Women walk down these streets and talk loudly, their eyes constantly scanning the lines of clothes in front of them. What makes Sarojini Nagar market special to me is that it is a pedestrian space, a safe space and a female-dominated space, all unusual things in a city like Delhi, often referred to as the ‘rape capital’ of India.
The men selling clothes here don’t catch your eyes suggestively. They don’t stare at your body. They don’t size you up. They look at your face and they speak to you. They argue and the women argue back. There is a kind of temporary equality here that years of fighting against ancient patriarchal traditions cannot fix the way a pair of baby harem pants can, it seems.
Women talk to each other here; strangers speak to each other. There are favourite stalls and friendly vendors, there’s a topography of the market. The ‘dress wall’ and the ‘tshirt alley’ and the cotton shirt cave.

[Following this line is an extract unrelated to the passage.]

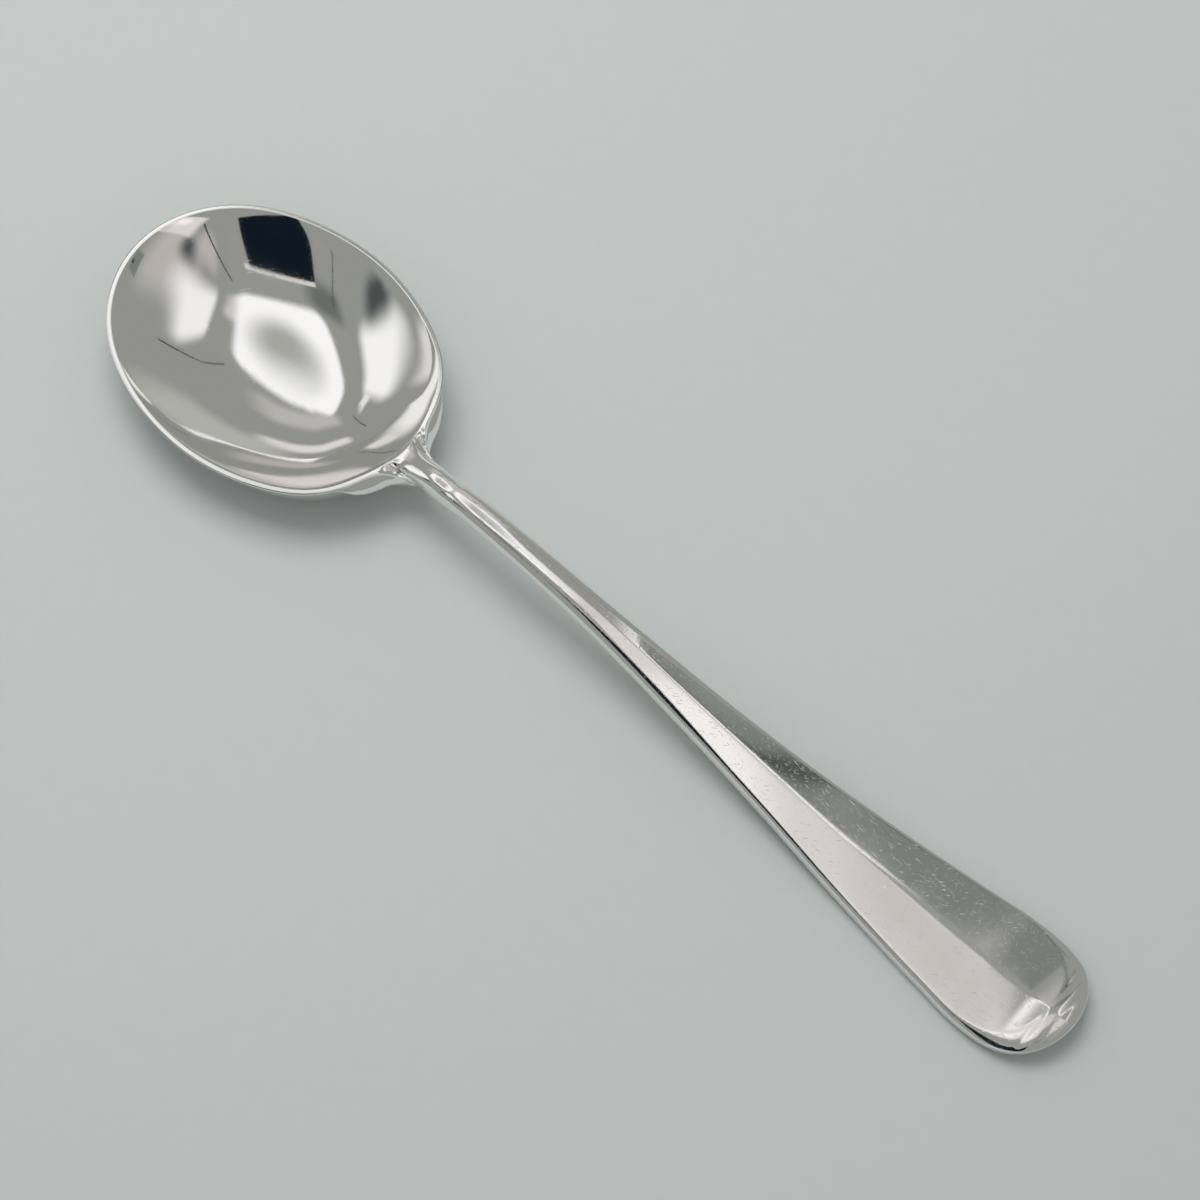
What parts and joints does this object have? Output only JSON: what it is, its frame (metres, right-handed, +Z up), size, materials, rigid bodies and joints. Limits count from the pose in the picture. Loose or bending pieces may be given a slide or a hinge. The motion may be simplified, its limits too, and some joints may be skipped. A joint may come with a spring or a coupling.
{
  "type": "soup spoon",
  "caption": "Polished silver soup spoon with a deep oval bowl, a round stem rising from the heel and a ridged handle with a rounded upturned end.",
  "frame": {"origin": "on the surface the spoon rests on, under the middle of its length and on its plane of symmetry", "axes": "+X from the bowl to the handle end, +Y across the spoon, +Z up out of the bowl"},
  "size_m": [0.178, 0.0422, 0.0121],
  "materials": {
    "bowl_silver": "polished sterling silver with fine wear",
    "drop_silver": "polished sterling silver",
    "hard_solder": "polished hard silver solder",
    "handle_silver": "polished sterling silver with short fine scratches"
  },
  "bodies": {
    "root": {"bowl": "bowl_silver", "heel_drop": "drop_silver", "solder_seam": "hard_solder", "handle": "handle_silver"}
  },
  "joints": []
}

In a city that has taught women to be suspicious, everyone wants to know: where did you get that skirt?
There are mothers buying sari sets, young women and their bored boyfriends, both in impossibly tight pants. There are Delhi University girls cutting class to bargain and chat incessantly. My mother comes here to buy Diwali gifts for our housekeeper; our housekeeper comes here to buy shoes for her children. Foreigners in flowing cottons bargain with surprising skill for more flowing cottons – love and shopping know no language, apparently.

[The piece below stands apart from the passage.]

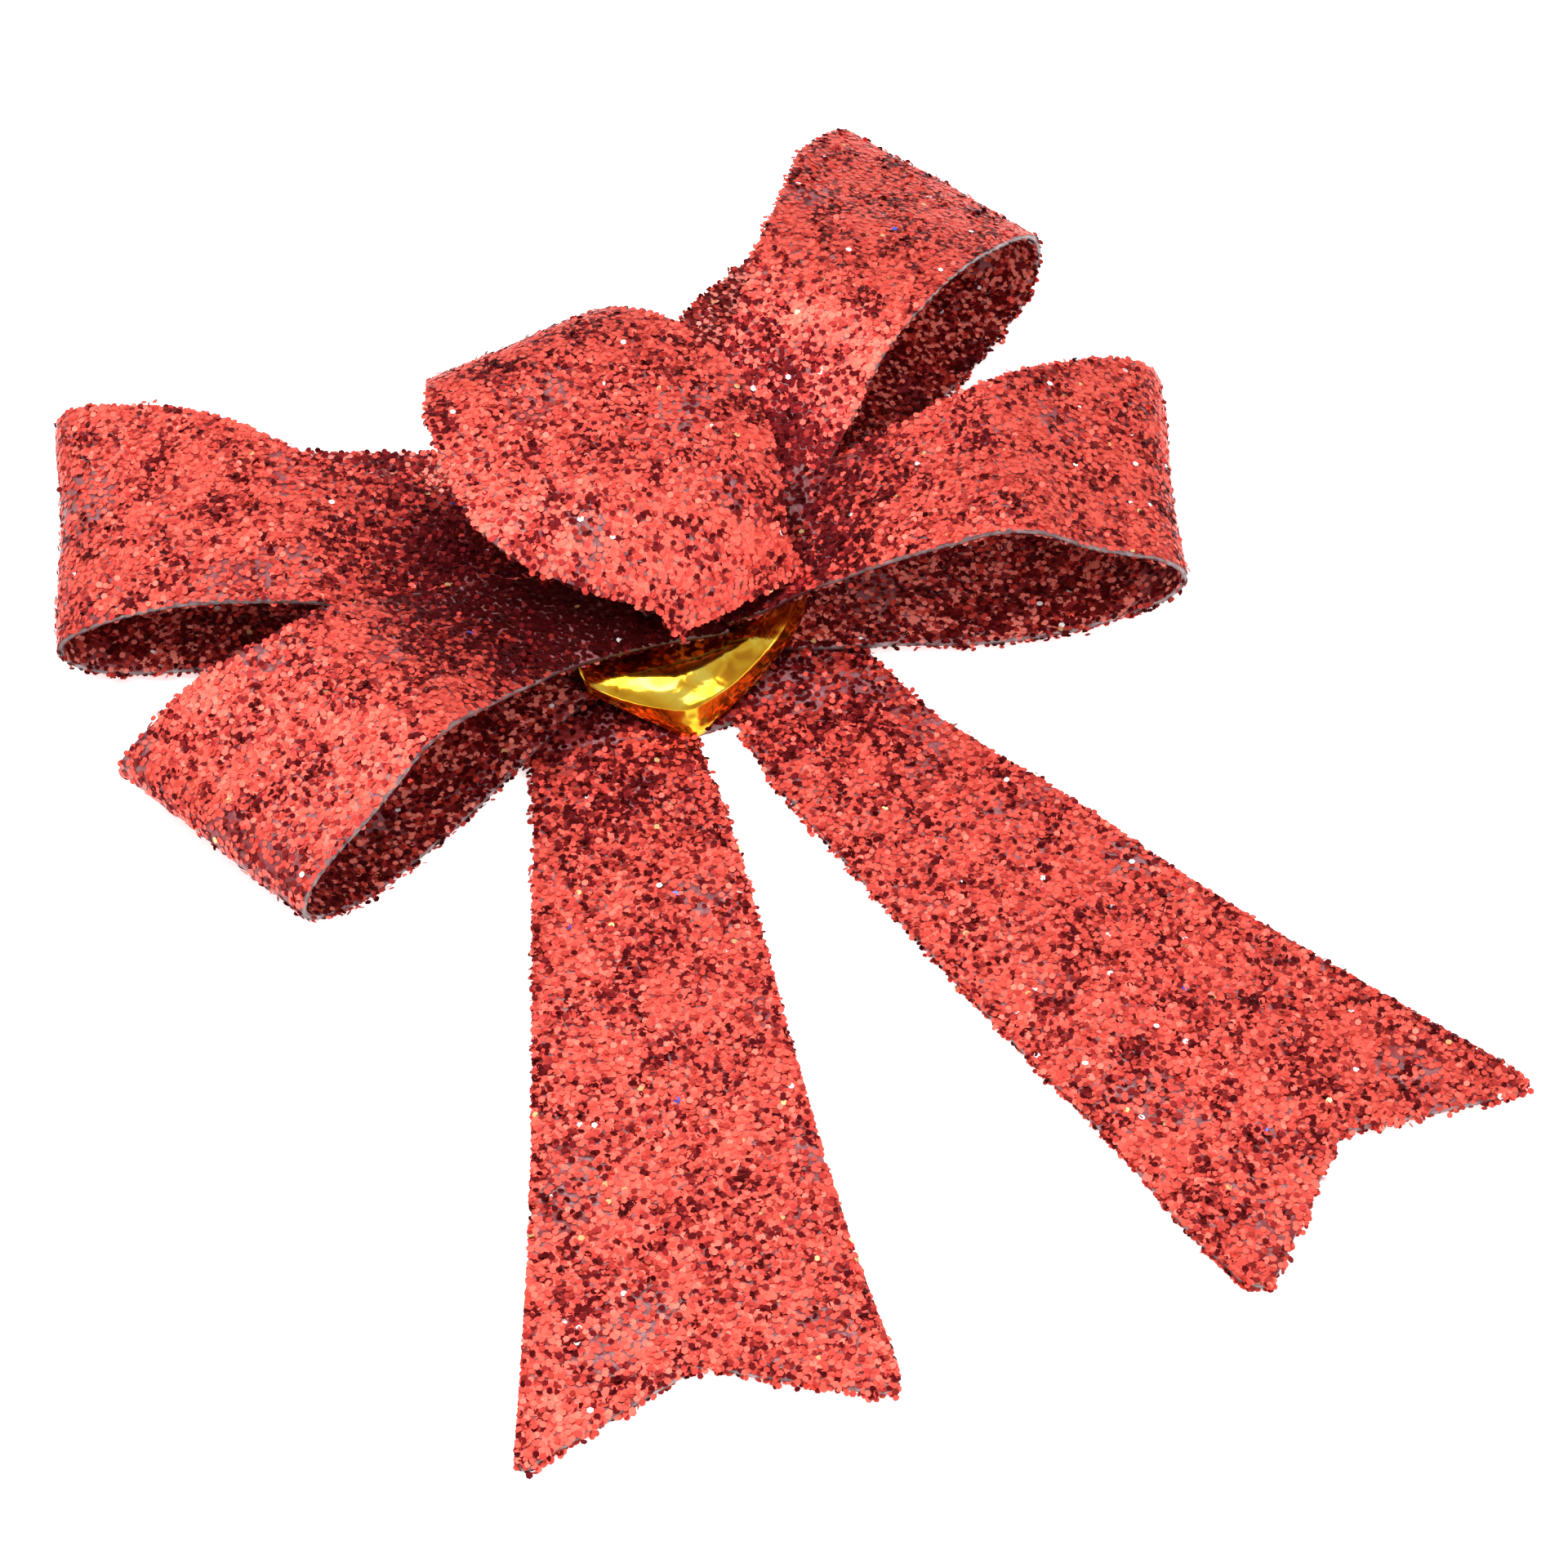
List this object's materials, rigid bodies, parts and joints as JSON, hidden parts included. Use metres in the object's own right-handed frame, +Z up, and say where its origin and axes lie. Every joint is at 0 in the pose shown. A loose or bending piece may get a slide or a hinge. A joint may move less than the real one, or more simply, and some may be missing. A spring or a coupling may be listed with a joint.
{
  "type": "gift bow",
  "caption": "Ready-made decorative gift bow of stiff red glittered PVC ribbon with crossed loops, swallow-tailed tails, a curled knot petal and a gold film tie",
  "frame": {"origin": "on the rest plane, under the crossing of the two loop strips: the middle of the flat back run of the gold tie", "axes": "+Z up from the back to the knot, -Y along the tails, +X to the right seen from above with the tails towards the viewer"},
  "size_m": [0.1027, 0.124, 0.018],
  "materials": {
    "glitter_ribbon": "clear PVC ribbon coated on both faces with red hexagonal glitter",
    "gold_film": "mirror-bright gold metallised film",
    "hot_melt": "cloudy hot-melt glue"
  },
  "bodies": {
    "root": {"tail_piece": "glitter_ribbon", "under_loop_strip": "glitter_ribbon", "over_loop_strip": "glitter_ribbon", "knot_petal": "glitter_ribbon", "gold_tie": "gold_film", "glue_tail_to_strip": "hot_melt", "glue_strip_to_strip": "hot_melt", "glue_under_tie": "hot_melt", "glue_upper_loop_ends": "hot_melt", "glue_lower_loop_ends": "hot_melt", "glue_knot_base": "hot_melt"}
  },
  "joints": []
}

Why does this part of the city work? The structure of the space helps. There are wide streets, unrestricted views, and while it is incredibly dirty, the market is well lit. It’s completely pedestrian, which is also unusual. This acts as an equalizer in the market, there’s no way to assert dominance over the public space. The temporary nature of the market speaks to the financial plight of many of these vendors, but also gives the market a festive feeling, like a fair. There’s a sense of escapism for girls who can wear shorter shorts, walk unrestricted and feel like the market exists just for them. There are so few spaces in Delhi that exist for women, besides the ‘Ladies Compartment’ on the Metro which is conspicuously marked by a flowery sign on the platform, like a tampon commercial. It may not seem significant, but it’s hard to feel like part of a city when every space is a male-dominated space.